Their earliest church had been Pencaerau at Remsen, New York (1824) with another in New York City itself shortly after (1 826); Remsen soon had another Welsh church, Penygraig (1827), and a third, Capel Ceryg, in 1831. 

Other early churches of this denomination were in Pennsylvania (four before 1834), Utica, New York, and Cincinnati, Ohio.  By 1832, John Lewis was informing his nephew that Utica was a large and fine town, "It has 8000 inhabitants, including many Welshmen, and more than forty Welsh preachers.  Many Welsh are coming over continually." 

The period 1800 to 1820 saw the Methodists breaking from the established Anglican church and this signaled the massive growth of non-conformity in Wales.
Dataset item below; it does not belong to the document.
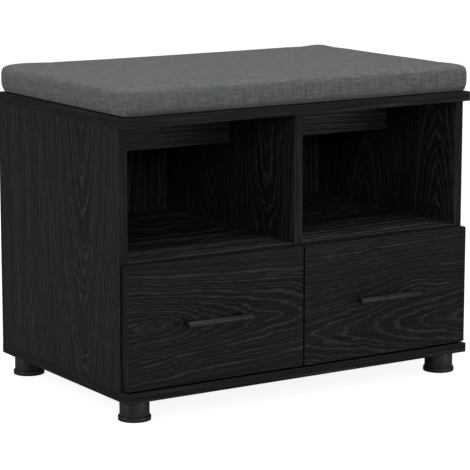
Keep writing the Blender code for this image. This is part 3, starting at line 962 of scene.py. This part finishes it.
def easeShoulders(cushion, floorZ):
    # all but the underside is evened out
    bm = bmesh.new()
    bm.from_mesh(cushion.data)
    upper = [vert for vert in bm.verts if vert.co.z > floorZ + cushionLook["underside"]]
    for turn in range(cushionLook["softening"]):
        bmesh.ops.smooth_vert(bm, verts=upper, factor=0.5, use_axis_x=True, use_axis_y=True, use_axis_z=True)
    bm.to_mesh(cushion.data)
    bm.free()


def fillCushion(cushion, floorZ):
    # the cover is blown up from the inside, and the underside stays where it rests
    start = [vert.co.copy() for vert in cushion.data.vertices]
    limit = floorZ + cushionLook["underside"]
    rest = cushion.vertex_groups.new(name="resting")
    rest.add([i for i, place in enumerate(start) if place.z < limit], 1.0, "REPLACE")
    cloth = cushion.modifiers.new("filling", "CLOTH")
    cloth.settings.use_pressure = True
    cloth.settings.uniform_pressure_force = cushionLook["pressure"]
    cloth.settings.vertex_group_mass = rest.name
    cloth.settings.effector_weights.gravity = 0
    cloth.point_cache.frame_end = cushionLook["frames"]
    for frameNumber in range(1, cushionLook["frames"] + 1):
        scene.frame_set(frameNumber)
    depsgraph = bpy.context.evaluated_depsgraph_get()
    swollen = [vert.co.copy() for vert in cushion.evaluated_get(depsgraph).data.vertices]
    scene.frame_set(1)
    cushion.modifiers.clear()
    cushion.vertex_groups.clear()
    for vert, before, after in zip(cushion.data.vertices, start, swollen):
        move = after - before
        if move.length > cushionLook["swell"]:
            move.length = cushionLook["swell"]
        vert.co = before + move


def layCloth(cushion, low, high):
    # threads run with the edges of each side, and carry on from the top down the sides
    mesh = cushion.data
    cloth = mesh.uv_layers.new(name="cloth")
    for face in mesh.polygons:
        across, deep, up = (abs(part) for part in face.normal)
        for loop in face.loop_indices:
            x, y, z = mesh.vertices[mesh.loops[loop].vertex_index].co
            down = high.z - z
            if up < max(across, deep):
                if deep >= across:
                    y = low.y - down if face.normal.y < 0 else high.y + down
                else:
                    x = low.x - down if face.normal.x < 0 else high.x + down
            cloth.data[loop].uv = (x, y)


def rimEdges(bm, height, near=0.0001):
    # the sharp edges that lie all round at one height
    return [edge for edge in sharpEdges(bm) if all(abs(vert.co.z - height) < near for vert in edge.verts)]


def makeCushion():
    look = cushionLook
    low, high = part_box("seat_cushion")
    outset = Vector((look["outset"], look["outset"], 0))
    bm = boxBetween(low - outset, high + outset)
    upright = [edge for edge in bm.edges if abs(edge.verts[0].co.z - edge.verts[1].co.z) > 0.01]
    softenEdges(bm, upright, look["cornerRounding"], look["cornerSteps"], False)
    softenEdges(bm, rimEdges(bm, low.z), look["footRounding"], look["rimSteps"], False)
    softenEdges(bm, rimEdges(bm, high.z), look["topRounding"], look["rimSteps"], False)
    cushion = newPiece("linen_seat_cushion", bm, "cabinet", makeLinen(), ["seat_cushion"])
    even = cushion.modifiers.new("even mesh", "REMESH")
    even.mode = "VOXEL"
    even.voxel_size = look["voxel"]
    applyModifiers(cushion)
    easeShoulders(cushion, low.z)
    fillCushion(cushion, low.z)
    finer = cushion.modifiers.new("finer", "SUBSURF")
    finer.levels = finer.render_levels = 1
    applyModifiers(cushion)
    cushion.data.shade_smooth()
    layCloth(cushion, low, high)
    print("cushion is filled:", len(cushion.data.polygons), "faces")


makeCushion()


print("the bench is built")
From 1820 to 1900 large numbers of chapels sprung up in all areas and if we consider the Welsh experience we can imagine parallels in the African American community.

The Welsh had become disconnected from the established churches where the clergy were often Englishmen. They sought to meet to hear the word of God "addressed directly to them in their own language, often without official clergymen".

The Church of England had long been associated with the tyranny of the English crown and in the 19th century its support in Wales melted away.  Just like the Welsh, black Americans were more comfortable with preachers who shared their background and in churches which were not party to old notions of "class" and social division.

Just like the Welsh, black Americans had suffered years of oppression and exploitation before they were able to set up their own institutions and I believe that these common experiences led (in some hitherto unexplained fashion) to the sharing of names by the two communities. 

In around 1777 the slave Richard Allen experienced a religious conversion through meeting itinerant Methodists in Delaware. After obtaining his freedom he joined another recently released slave, Absalom Jones and together they founded the Free African Society of Philadelphia.

Both men also founded churches, realising that black Americans emerging from slavery required independent black churches. Absalom Jones became an important black leader and was lauded in his lifetime. His portrait appears in the excellent "History of the African American People" (Edited by James Oliver Horton and Lois E. Horton, Salamander Books, London 1995).

Jones himself may well have taken the name of a Welsh slave holder or preacher and I think it more than likely that many later African Americans took their names out of respect for their early religious leaders. 

Much remains to be discussed and clarified. The Welsh certainly shared in the shame of slavery but I hope that I have shown that it is unlikely that the widespread use of their names indicates a high level of involvement in the abominable practice.